Con l'andare degli anni, e nonostante tutti i miei sforzi, questi capolavori sono approdati fino a me e a malincuore ho finito per dargli una scorsa, almeno fin quando lo stomaco teneva**. E ogni volta alla mia femminile testolina multi-tasking si affacciava il dubbio che, in questi esperimenti scientifici, gli sperimentatori vedessero quel che volevano vedere - come, secondo il racconto del mio professore di filologia romanza, successe anche con l'atomo, che agli inizi del secolo, quando gli scienziati erano colmi di certezze e senso dell'armonia, aveva una bellissima forma simmetrica e regolare ma che con gli anni è diventato una struttura decisamente varia e irregolare che rispecchia il nostro senso di frantumazione della realtà; senza contare che  nemmeno alla mia illogicità femminile riusciva a sfuggire che l'umanità, nel passare dalle caverne ai grattacieli, ha accumulato una cultura e dei condizionamenti che hanno un peso abbastanza forte nella sua struttura mentale, che per superare certi condizionamenti potrebbero essere necessarie un buon numero di generazioni e che quindi, ancora lontani dalla metà del guado, pretendere di fare un analisi della reale natura maschile e femminile è assai prematuro visto che al momento dell'educazione sana ed equilibrata - nel senso di "priva di pregiudizi di genere" - ancora non s'è vista nemmen l'ombra di una traccia.
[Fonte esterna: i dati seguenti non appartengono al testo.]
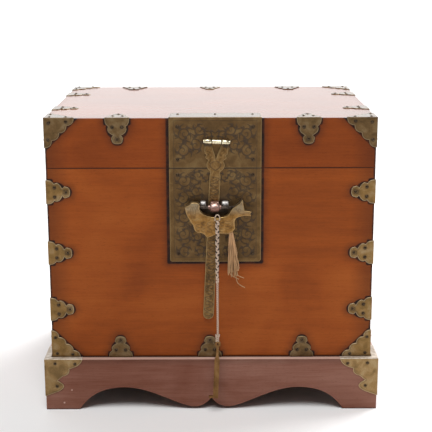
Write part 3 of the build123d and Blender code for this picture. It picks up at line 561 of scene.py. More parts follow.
over_edge = [(-clip_half * 1000, -lip), (clip_half * 1000, -lip)]
lid_clip = clip_leaf("clip_leaf", clip_l, over_edge, lip)
edge_clip = clip_leaf("edge_leaf", edge_clip_l, over_edge, lip)
foot_clip = clip_leaf("foot_leaf", foot_clip_l, [(0, 0)])
places = []
for sx, sy in corners:
    for z in edge_clip_z:
        point = (sx * half_w, mid_y + sy * half_d, z)
        places.append(facing(point, (0, sy, 0), (-sx, 0, 0)))
        places.append(facing(point, (sx, 0, 0), (0, -sy, 0)))
clips = repeated("edge_clips", edge_clip, places, clip_brass)
ride(clips, "chest", "aged_brass", *[f"edge_clips_{corner}" for corner in four])
face_spots = [((x, mid_y + sy * half_d), (0, sy, 0)) for sy in (-1, 1) for x in foot_clip_x]
places = [facing((*spot, base_z), out, (0, 0, 1)) for spot, out in face_spots + side_spots]
clips = repeated("foot_clips", foot_clip, places, dark_brass)
ride(clips, "chest", "aged_brass", *[f"foot_clips_{end}" for end in ("front", "back", "sides")])
face_spots = [((x, front_y), (0, -1, 0)) for x in lid_clip_x]
face_spots.append(((foot_clip_x[1], back_y), (0, 1, 0)))
places = []
for spot, out in face_spots + side_spots:
    places.append(facing((*spot, top_z), out, (0, 0, -1)))
    places.append(facing((*spot, top_z), (0, 0, 1), [-c for c in out]))
clips = repeated("lid_clips", lid_clip, places, dark_brass)
ride(clips, "lid", "aged_brass", "lid_clips_front", "lid_clip_back", "lid_clips_sides")

# ---------------------------------------------------------------- brass corners
# Three-cornered brackets with a lobed long side on the lid and the foot of the box, and deeper
# lobed plates with a round foot on the stand, which also cover its ledge.


def corner_outline(leg, lobes=4):
    """The lobed long side of a corner's leaf, from one straight side to the other."""
    along = np.array((-leg, leg)) / lobes
    bulge = np.array((leg, leg)) / np.hypot(leg, leg) * np.hypot(*along) * 0.24
    edge = []
    for n in range(lobes):
        start = np.array((leg, 0.0)) + along * n
        edge += bow(start, start + along / 2 + bulge, start + along)
    return edge + [np.array((0.0, leg))]


def corner_chase(nails):
    def chase(uv, edge):
        cuts = bump(edge, 1.9, 0.45) * 0.8
        return cuts * 0.22, np.clip(cuts * 0.6 + soot(uv, nails, 3.0) * 0.85, 0, 1)

    return chase


def on_corner(point, normal, u_way, v_way):
    """A place on a face, with U and V along two edges of it; it may turn the leaf over."""
    turn = Matrix((Vector(u_way), Vector(v_way), Vector(normal))).transposed()
    return Matrix.Translation(point) @ turn.to_4x4()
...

Noto che ho già scritto tre paragrafi e non ho ancora detto nulla del libro di cui voglio parlare (sarà forse dovuto alla mia femminile loquacità?). 
Ad ogni modo la tesi di fondo dell'autrice è proprio questa: al momento il rumore di fondo è troppo alto perché possiamo avere idee chiare in proposito. Il titolo quindi è provocatorio: non sappiamo se il fatto di essere maschi o femmine ci rende emotivamente e intellettualmente diversi per genere, e non sappiamo nemmeno il contrario, perché la questione è assai difficile da analizzare.
A questo proposito i capitoli più interessanti sono quelli dedicati alle differenze tra cervelli maschili e femminili: la letteratura in merito è stata pazientemente ripresa in mano, testo per testo, analizzata e smontata, rivelando talvolta un notevole tasso di approssimazione*** già alle origini, talvolta un ancor più alto tasso di approssimazione nelle sue interpretazioni, per tacere del fatto che i campioni studiati spesso erano... come dire... un po' ridotti numericamente - e che tutti gli umani studi sul funzionamento del cervello presentano a tutt'oggi ampie zone di incertezza sulle conclusioni che se ne possono trarre.
Altri capitoli tuttavia, a partire dal primo, presentano grandi motivi di interesse:  di come sia facile influenzare anche i più semplici test attitudinali con pochissimi accorgimenti iniziali - ad esempio i celebri test sulla maggiore attitudine maschile alla matematica e agli studi scientifici; di come in generale, nei test e nelle risposte aperte chi viene testato mostra una curiosa tendenza a uniformarsi all'immagine di sé che ritiene gli altri abbiano di lui o di lei (un tema su cui il nostro Pirandello avrebbe avuto davvero molto da dire***), e che a sua volta può essere influenzata anche da stimoli minimi prima del test; di come il muro che compare davanti a certe scelte lavorative femminili incoraggi, diciamo così, le donne verso determinate carriere; di come sia praticamente impossibile anche ai genitori meglio intenzionati, impostare per la prole un educazione neutra riguardo al genere, a meno di non vivere su un eremo dell'Himalaya*****perché la società circostante influenza comunque con forza le scelte del bambino.

Al di là del tema trattato, che per molti è interessante di per sé, il libro racchiude molti e inquietanti interrogativi sulla forza con cui i preconcetti dei ricercatori possono influire sulle famose ricerche scientifiche oggettive, anche quando i media non ci mettono del loro nel divulgarne i risultati dopo qualche inevitabile aggiustamento.

Consigliato a uomini, donne, genitori e figli - ma anche i nonni potrebbero trarne un certo giovamento- oltre che agli insegnanti. Anche se specialistico, il testo è scritto in modo scorrevole e chiaro, e può funzionare anche come lettura da spiaggia o per un escursione in montagna, se si ha accanto qualcuno con cui parlarne.

Con questo post partecipo al Venerdì del Libro di Homamademamma, e auguro un felice fine settimana a tutti, con caldo e sole ma serate giustamente fresche.
Che i gelati siano con voi!

*da questo si può ammirare la mia propensione all'empatia. Del resto, sono una donna
**ahimé, ho uno stomaco resistentissimo (forse una tipica caratteristica femminile?)
***detta anche cialtroneria, in gergo unisex
****pur essendo maschio, e perciò inadatto all'introspezione
*****mi sento in dovere di precisare che l'eremo e l'Himalaya li ho tirati in ballo io, non l'autrice; garantisco però che il concetto è quello.